**Exercise objective:** Copy every record below exactly as written, but leave out the pictures.

**Records for this task:**
──────────────────────────────

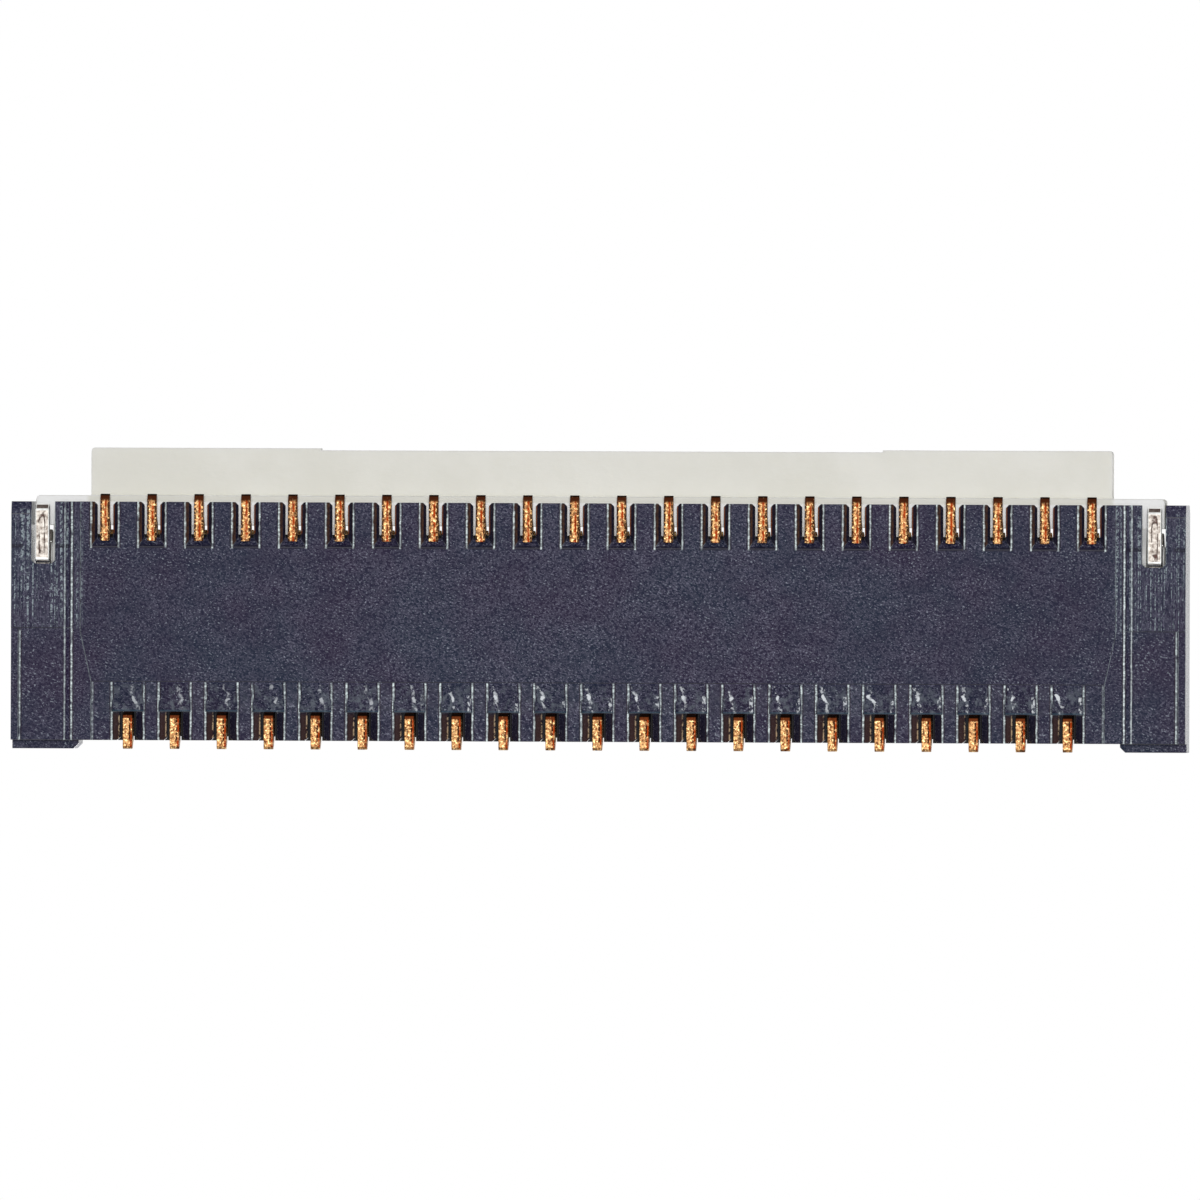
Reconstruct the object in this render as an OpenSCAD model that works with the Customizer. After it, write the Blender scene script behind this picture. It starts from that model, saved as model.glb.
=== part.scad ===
// Low-profile board connector for a flat flexible cable, with a flip lock at the rear.
// X runs along the connector, -Y is the side the cable enters, +Y the side of the lock,
// +Z points away from the board and z = 0 is the board surface.

/* [Overall] */
// Contact positions, rear and front rows together (odd, both ends belong to the rear row)
positions = 43; // [13:2:71]
// Spacing from one contact to the next
pitch = 0.3; // [0.25:0.01:0.6]
// Housing beyond the centre of the last contact, at each end
end_w = 1.2; // [1.15:0.05:1.8]
// Depth of the housing base from front to rear
body_depth = 3.04; // [2.8:0.02:4.5]
// Thickness of the base under the contacts
base_t = 0.14; // [0.13:0.01:0.3]
// Thickness of the roof over the contacts
roof_t = 0.12; // [0.1:0.01:0.3]

/* [Cable slot] */
// Thickness of the flat cable at its stiffened end
cable_t = 0.2; // [0.12:0.01:0.3]
// Room above and below the cable together
cable_gap = 0.08; // [0.04:0.01:0.16]
// Cable edge beyond the centre of the last contact, at each side
cable_edge = 0.3; // [0.25:0.05:0.3]
// Room beside the cable, at each side
cable_side = 0.05; // [0.02:0.01:0.05]
// How far the cable goes in, from the front edge of the base
cable_depth = 1.52; // [1.4:0.01:1.8]
// Setback of the roof's front edge behind the base
roof_setback = 0.05; // [0.02:0.01:0.4]
// Lead-in chamfer at the mouth of the slot
mouth_chamfer = 0.08; // [0.02:0.01:0.1]
// How far the guide cheeks stand out in front of the base
cheek_out = 0.11; // [0.05:0.01:0.2]

/* [Contacts] */
// Thickness of the contact strip
contact_t = 0.12; // [0.1:0.01:0.15]
// Height of the contact beams
beam_h = 0.14; // [0.1:0.01:0.18]
// Height left between the two contact points before a cable goes in
point_gap = 0.12; // [0.06:0.01:0.18]
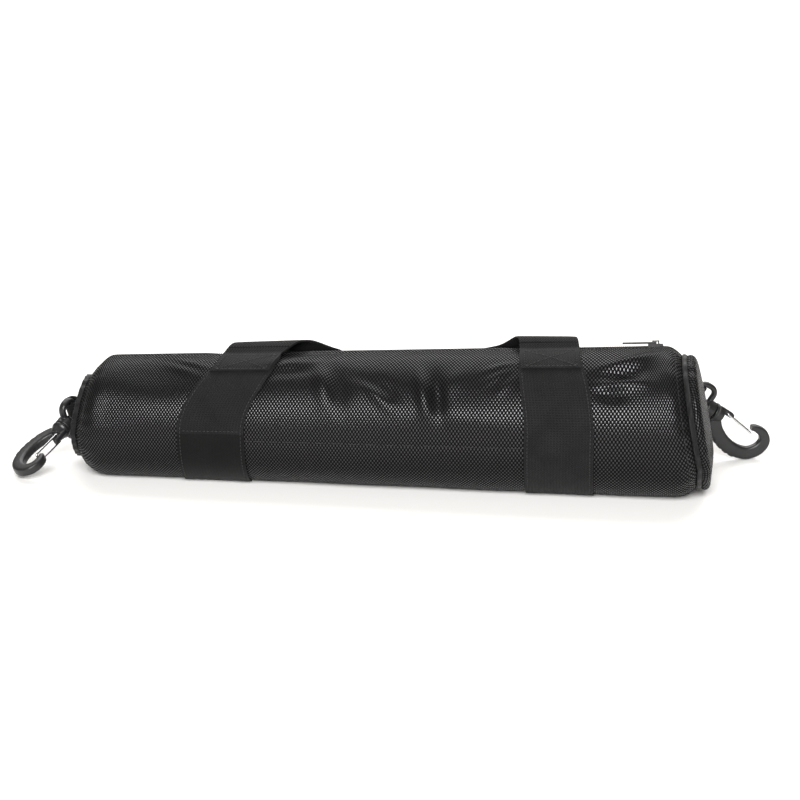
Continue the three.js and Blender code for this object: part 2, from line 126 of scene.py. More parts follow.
# ---- Camera ----
def make_camera():
    azimuth, elevation = math.radians(6.5), math.radians(18)
    distance = 1.8
    target = Vector((0.0091, 0.0042, 0.0598))
    back = Vector((math.sin(azimuth) * math.cos(elevation),
                   -math.cos(azimuth) * math.cos(elevation), math.sin(elevation)))
    data = bpy.data.cameras.new("camera")
    data.sensor_width = 36
    data.lens = 110.5
    camera = bpy.data.objects.new("camera", data)
    camera.location = target + distance * back
    camera.rotation_euler = (-back).to_track_quat("-Z", "Y").to_euler()
    bpy.context.scene.collection.objects.link(camera)
    bpy.context.scene.camera = camera


make_camera()


# ---- The soft case's surface ----
def smooth(value, low, high):
    t = np.clip((value - low) / (high - low), 0, 1)
    return t * t * (3 - 2 * t)


def signed(angle):
    """The same angle, from -180 to 180 degrees."""
    return (angle + 180) % 360 - 180


def taper(x):
    return LEFT_RADIUS + (RIGHT_RADIUS - LEFT_RADIUS) * (x + SEAM_X) / (2 * SEAM_X)


def cover_radius(x):
    left = np.clip((-x - TUCK_START["left"]) / (SEAM_X - TUCK_START["left"]), 0, 1)
    right = np.clip((x - TUCK_START["right"]) / (SEAM_X - TUCK_START["right"]), 0, 1)
    return taper(x) * (1 - TUCK["left"] * left ** 3 - TUCK["right"] * right ** 3)


# Folds in the padded wall: x, angle, half length, half width, turn from +X in degrees, height.
FOLDS = [
    (-43, 50, 17, 6, 104, 2.4), (-31, 47, 16, 7, 100, -2.0),
    (-4, 38, 13, 4, -42, 1.9), (5, 44, 12, 5, -42, -1.5), (-13, 52, 14, 5, -30, -0.9),
    (30, 42, 17, 5, 104, 2.8), (41, 38, 16, 5.5, 98, -3.0), (52, 52, 18, 8, 40, 1.0),
    (86, 66, 13, 3, 20, 1.3), (84, 56, 12, 3.2, 34, 1.1), (90, 47, 9, 3, 50, 0.9),
    (-76, 70, 26, 3.6, 8, 1.5), (-66, 79, 30, 3.4, 14, 1.2), (-72, 61, 20, 4.5, 4, -1.2),
    (178, 71, 22, 5, 20, 2.4), (172, 58, 18, 5.5, 10, -2.6), (174, 48, 17, 4, 2, 1.8),
    (163, 39, 11, 5, -8, -2.2), (200, 60, 14, 8, 60, -1.0),
    (-143, 75, 15, 3, -20, 1.3), (-147, 66, 14, 3.4, -28, 1.0), (-150, 84, 18, 3, -8, 1.0),
    (-168, 60, 26, 14, -10, -1.6), (-205, 20, 14, 22, 90, -1.5), (-190, -20, 24, 16, 0, 1.2),
    (110, -18, 60, 14, 0, 1.0), (-30, -28, 70, 12, 0, 0.9), (60, 20, 34, 10, -6, 0.9),
    (30, 150, 60, 16, 0, 1.2), (-80, 160, 30, 8, 24, 1.4), (96, 170, 26, 7, -20, 1.5),
    (-170, 150, 24, 9, 10, 1.1), (190, 150, 22, 8, -14, 1.4), (0, 200, 80, 12, 4, 1.0),
]
FOLD_GAIN = 1.35
POCKET_X = (-98, 104)           # the ends of the pocket's stitched line on the front
POCKET_ANGLE = -5
POCKET_TOP = 50


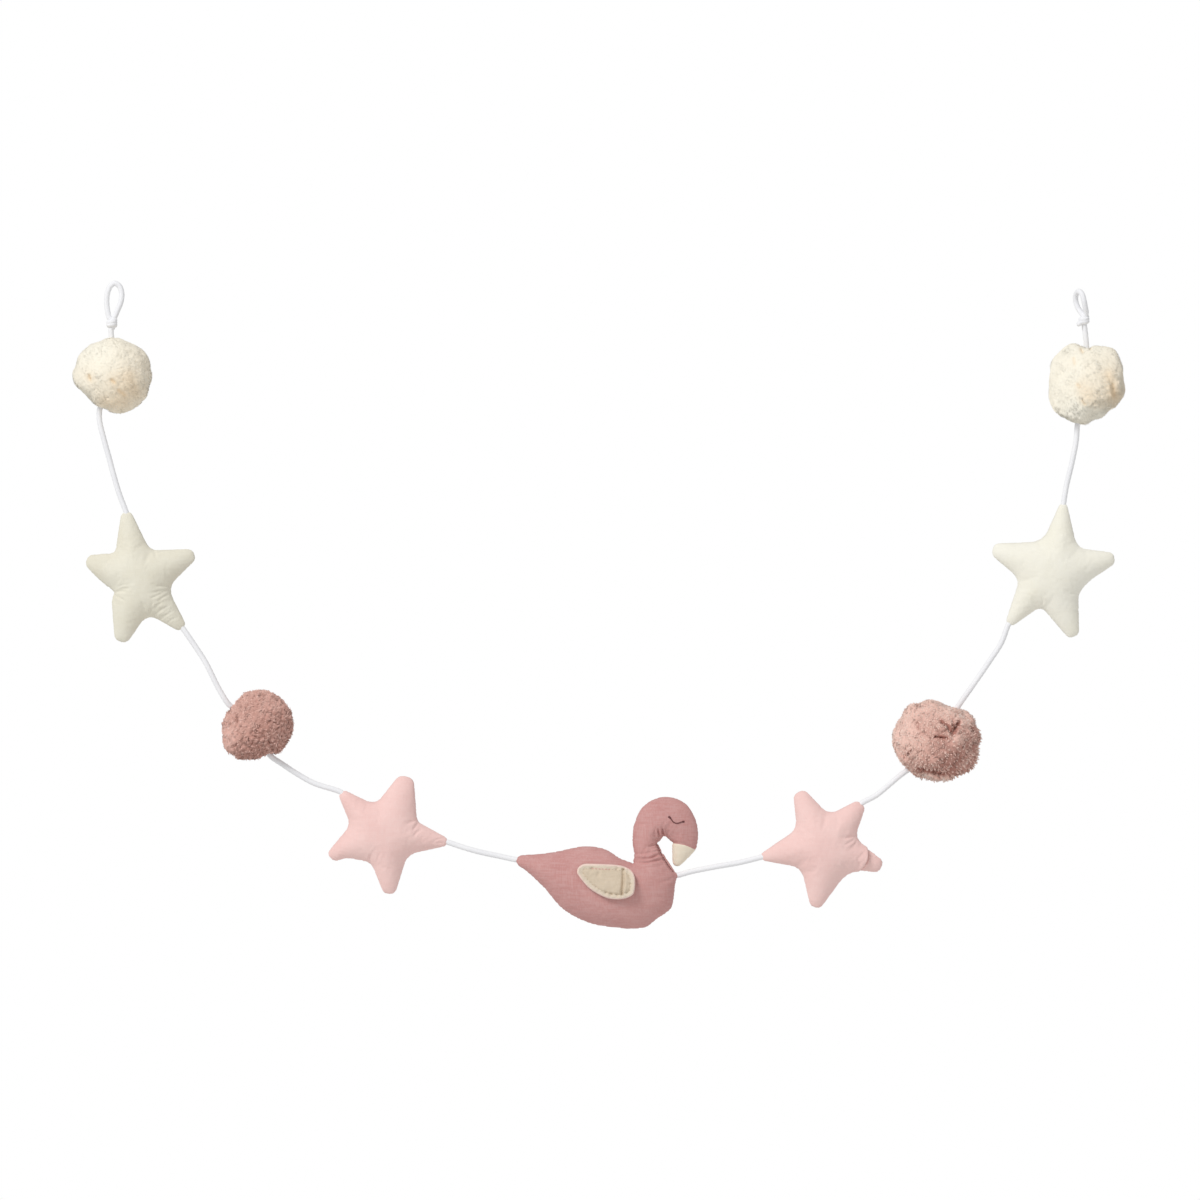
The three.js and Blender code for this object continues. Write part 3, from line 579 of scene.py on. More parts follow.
def pleat(places, faces, line, drop, bulge):
    """One step across a cover: the cloth to the left of the line stands over the cloth to its right."""
    normals = vertex_normals(places, faces)
    line = smooth_path(line, LINE_STEP)
    way = unit(np.gradient(line, axis=0))
    flat = places[:, [0, 2]]
    nearest = np.linalg.norm(flat[:, None] - line[None], axis=2).argmin(axis=1)
    off = flat - line[nearest]
    beyond = np.abs((off * way[nearest]).sum(axis=1))
    over = off[:, 0] * way[nearest, 1] - off[:, 1] * way[nearest, 0]
    rise = np.where(over > 0, -drop * np.exp(-over / 14), bulge * bell(over, 3.5))
    rise *= bell(beyond, 2)
    rise -= 0.5 * drop * bell(over - 0.6, 0.9) * (beyond < 2)
    rise *= np.clip(2 * np.abs(normals[:, 1]) - 0.15, 0.12, 1)
    return places + rise[:, None] * normals


def sink_row(places, faces, line, depth, width):
    """A seam that runs across a cover."""
    apart = distance_to(places[:, [0, 2]], smooth_path(line, LINE_STEP))
    return places - (depth * bell(apart, width))[:, None] * vertex_normals(places, faces)


def crinkle(places, faces, seed, height=0.13, size=4.2):
    """Muslin's soft uneven surface."""
    normals = vertex_normals(places, faces)
    offset = Vector((seed * 17.3, 3.1, seed * 5.7))
    rise = np.array([
        noise.noise(Vector((x / size, y / size, z / size)) + offset)
        + 0.5 * noise.noise(Vector((x, y, z)) * (2.3 / size) + offset)
        for x, y, z in places.tolist()
    ])
    return places + height * rise[:, None] * normals


# Materials
def linear(colour):
    """Linear light from 0-255 display values."""
    share = np.asarray(colour, float) / 255
    return tuple(np.where(share <= 0.04045, share / 12.92, ((share + 0.055) / 1.055) ** 2.4)) + (1.0,)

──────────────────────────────

**Result of the task:**
Reconstruct the object in this render as an OpenSCAD model that works with the Customizer. After it, write the Blender scene script behind this picture. It starts from that model, saved as model.glb.
=== part.scad ===
// Low-profile board connector for a flat flexible cable, with a flip lock at the rear.
// X runs along the connector, -Y is the side the cable enters, +Y the side of the lock,
// +Z points away from the board and z = 0 is the board surface.

/* [Overall] */
// Contact positions, rear and front rows together (odd, both ends belong to the rear row)
positions = 43; // [13:2:71]
// Spacing from one contact to the next
pitch = 0.3; // [0.25:0.01:0.6]
// Housing beyond the centre of the last contact, at each end
end_w = 1.2; // [1.15:0.05:1.8]
// Depth of the housing base from front to rear
body_depth = 3.04; // [2.8:0.02:4.5]
// Thickness of the base under the contacts
base_t = 0.14; // [0.13:0.01:0.3]
// Thickness of the roof over the contacts
roof_t = 0.12; // [0.1:0.01:0.3]

/* [Cable slot] */
// Thickness of the flat cable at its stiffened end
cable_t = 0.2; // [0.12:0.01:0.3]
// Room above and below the cable together
cable_gap = 0.08; // [0.04:0.01:0.16]
// Cable edge beyond the centre of the last contact, at each side
cable_edge = 0.3; // [0.25:0.05:0.3]
// Room beside the cable, at each side
cable_side = 0.05; // [0.02:0.01:0.05]
// How far the cable goes in, from the front edge of the base
cable_depth = 1.52; // [1.4:0.01:1.8]
// Setback of the roof's front edge behind the base
roof_setback = 0.05; // [0.02:0.01:0.4]
// Lead-in chamfer at the mouth of the slot
mouth_chamfer = 0.08; // [0.02:0.01:0.1]
// How far the guide cheeks stand out in front of the base
cheek_out = 0.11; // [0.05:0.01:0.2]

/* [Contacts] */
// Thickness of the contact strip
contact_t = 0.12; // [0.1:0.01:0.15]
// Height of the contact beams
beam_h = 0.14; // [0.1:0.01:0.18]
// Height left between the two contact points before a cable goes in
point_gap = 0.12; // [0.06:0.01:0.18]
Continue the three.js and Blender code for this object: part 2, from line 126 of scene.py. More parts follow.
# ---- Camera ----
def make_camera():
    azimuth, elevation = math.radians(6.5), math.radians(18)
    distance = 1.8
    target = Vector((0.0091, 0.0042, 0.0598))
    back = Vector((math.sin(azimuth) * math.cos(elevation),
                   -math.cos(azimuth) * math.cos(elevation), math.sin(elevation)))
    data = bpy.data.cameras.new("camera")
    data.sensor_width = 36
    data.lens = 110.5
    camera = bpy.data.objects.new("camera", data)
    camera.location = target + distance * back
    camera.rotation_euler = (-back).to_track_quat("-Z", "Y").to_euler()
    bpy.context.scene.collection.objects.link(camera)
    bpy.context.scene.camera = camera


make_camera()


# ---- The soft case's surface ----
def smooth(value, low, high):
    t = np.clip((value - low) / (high - low), 0, 1)
    return t * t * (3 - 2 * t)


def signed(angle):
    """The same angle, from -180 to 180 degrees."""
    return (angle + 180) % 360 - 180


def taper(x):
    return LEFT_RADIUS + (RIGHT_RADIUS - LEFT_RADIUS) * (x + SEAM_X) / (2 * SEAM_X)


def cover_radius(x):
    left = np.clip((-x - TUCK_START["left"]) / (SEAM_X - TUCK_START["left"]), 0, 1)
    right = np.clip((x - TUCK_START["right"]) / (SEAM_X - TUCK_START["right"]), 0, 1)
    return taper(x) * (1 - TUCK["left"] * left ** 3 - TUCK["right"] * right ** 3)


# Folds in the padded wall: x, angle, half length, half width, turn from +X in degrees, height.
FOLDS = [
    (-43, 50, 17, 6, 104, 2.4), (-31, 47, 16, 7, 100, -2.0),
    (-4, 38, 13, 4, -42, 1.9), (5, 44, 12, 5, -42, -1.5), (-13, 52, 14, 5, -30, -0.9),
    (30, 42, 17, 5, 104, 2.8), (41, 38, 16, 5.5, 98, -3.0), (52, 52, 18, 8, 40, 1.0),
    (86, 66, 13, 3, 20, 1.3), (84, 56, 12, 3.2, 34, 1.1), (90, 47, 9, 3, 50, 0.9),
    (-76, 70, 26, 3.6, 8, 1.5), (-66, 79, 30, 3.4, 14, 1.2), (-72, 61, 20, 4.5, 4, -1.2),
    (178, 71, 22, 5, 20, 2.4), (172, 58, 18, 5.5, 10, -2.6), (174, 48, 17, 4, 2, 1.8),
    (163, 39, 11, 5, -8, -2.2), (200, 60, 14, 8, 60, -1.0),
    (-143, 75, 15, 3, -20, 1.3), (-147, 66, 14, 3.4, -28, 1.0), (-150, 84, 18, 3, -8, 1.0),
    (-168, 60, 26, 14, -10, -1.6), (-205, 20, 14, 22, 90, -1.5), (-190, -20, 24, 16, 0, 1.2),
    (110, -18, 60, 14, 0, 1.0), (-30, -28, 70, 12, 0, 0.9), (60, 20, 34, 10, -6, 0.9),
    (30, 150, 60, 16, 0, 1.2), (-80, 160, 30, 8, 24, 1.4), (96, 170, 26, 7, -20, 1.5),
    (-170, 150, 24, 9, 10, 1.1), (190, 150, 22, 8, -14, 1.4), (0, 200, 80, 12, 4, 1.0),
]
FOLD_GAIN = 1.35
POCKET_X = (-98, 104)           # the ends of the pocket's stitched line on the front
POCKET_ANGLE = -5
POCKET_TOP = 50


The three.js and Blender code for this object continues. Write part 3, from line 579 of scene.py on. More parts follow.
def pleat(places, faces, line, drop, bulge):
    """One step across a cover: the cloth to the left of the line stands over the cloth to its right."""
    normals = vertex_normals(places, faces)
    line = smooth_path(line, LINE_STEP)
    way = unit(np.gradient(line, axis=0))
    flat = places[:, [0, 2]]
    nearest = np.linalg.norm(flat[:, None] - line[None], axis=2).argmin(axis=1)
    off = flat - line[nearest]
    beyond = np.abs((off * way[nearest]).sum(axis=1))
    over = off[:, 0] * way[nearest, 1] - off[:, 1] * way[nearest, 0]
    rise = np.where(over > 0, -drop * np.exp(-over / 14), bulge * bell(over, 3.5))
    rise *= bell(beyond, 2)
    rise -= 0.5 * drop * bell(over - 0.6, 0.9) * (beyond < 2)
    rise *= np.clip(2 * np.abs(normals[:, 1]) - 0.15, 0.12, 1)
    return places + rise[:, None] * normals


def sink_row(places, faces, line, depth, width):
    """A seam that runs across a cover."""
    apart = distance_to(places[:, [0, 2]], smooth_path(line, LINE_STEP))
    return places - (depth * bell(apart, width))[:, None] * vertex_normals(places, faces)


def crinkle(places, faces, seed, height=0.13, size=4.2):
    """Muslin's soft uneven surface."""
    normals = vertex_normals(places, faces)
    offset = Vector((seed * 17.3, 3.1, seed * 5.7))
    rise = np.array([
        noise.noise(Vector((x / size, y / size, z / size)) + offset)
        + 0.5 * noise.noise(Vector((x, y, z)) * (2.3 / size) + offset)
        for x, y, z in places.tolist()
    ])
    return places + height * rise[:, None] * normals


# Materials
def linear(colour):
    """Linear light from 0-255 display values."""
    share = np.asarray(colour, float) / 255
    return tuple(np.where(share <= 0.04045, share / 12.92, ((share + 0.055) / 1.055) ** 2.4)) + (1.0,)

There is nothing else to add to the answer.